| What is required |
Beginning at the first line of the data, print each line exactly, stopping after the line that contains "# under the".

| Data provided |

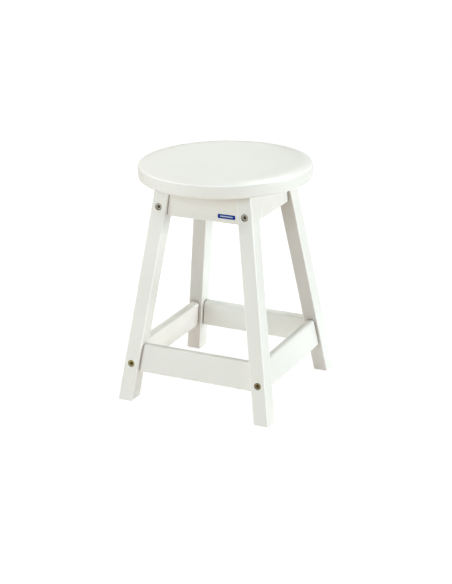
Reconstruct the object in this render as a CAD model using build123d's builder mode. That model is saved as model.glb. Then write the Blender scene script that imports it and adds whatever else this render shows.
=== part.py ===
from build123d import *
import math
import os

# Low round-seat stool in solid wood.  Millimetres, +Z up, origin on the floor
# under the middle of the seat.  The front faces -Y, the right side faces +X.

# ---- overall ---------------------------------------------------------------
stool_height = 450.0
seat_diameter = 326.0
seat_thickness = 30.5

# ---- seat edge -------------------------------------------------------------
seat_flat_radius = 126.0          # where the dead-flat top ends
seat_shoulder_angle = 17.0        # slope reached at the end of the shoulder
seat_rim_radius = 4.0             # rounding between shoulder and side
seat_under_radius = 5.5           # rounding between side and underside

# ---- legs ------------------------------------------------------------------
leg_width = 30.0                  # along X, on a horizontal section
leg_depth = 32.0                  # along Y, on a horizontal section
leg_corner_radius = 2.5
foot_half_x = 157.5               # outer faces of the feet at the floor
foot_half_y = 159.5
splay_x = 0.146                   # lean towards the middle per mm of height
splay_y = 0.1485
foot_chamfer = 1.5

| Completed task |
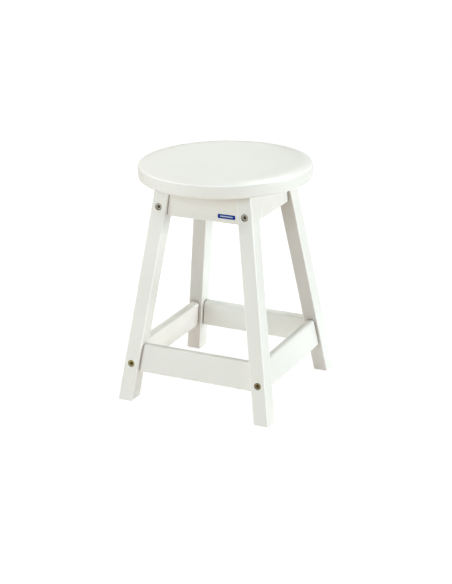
Reconstruct the object in this render as a CAD model using build123d's builder mode. That model is saved as model.glb. Then write the Blender scene script that imports it and adds whatever else this render shows.
=== part.py ===
from build123d import *
import math
import os

# Low round-seat stool in solid wood.  Millimetres, +Z up, origin on the floor
# under the middle of the seat.  The front faces -Y, the right side faces +X.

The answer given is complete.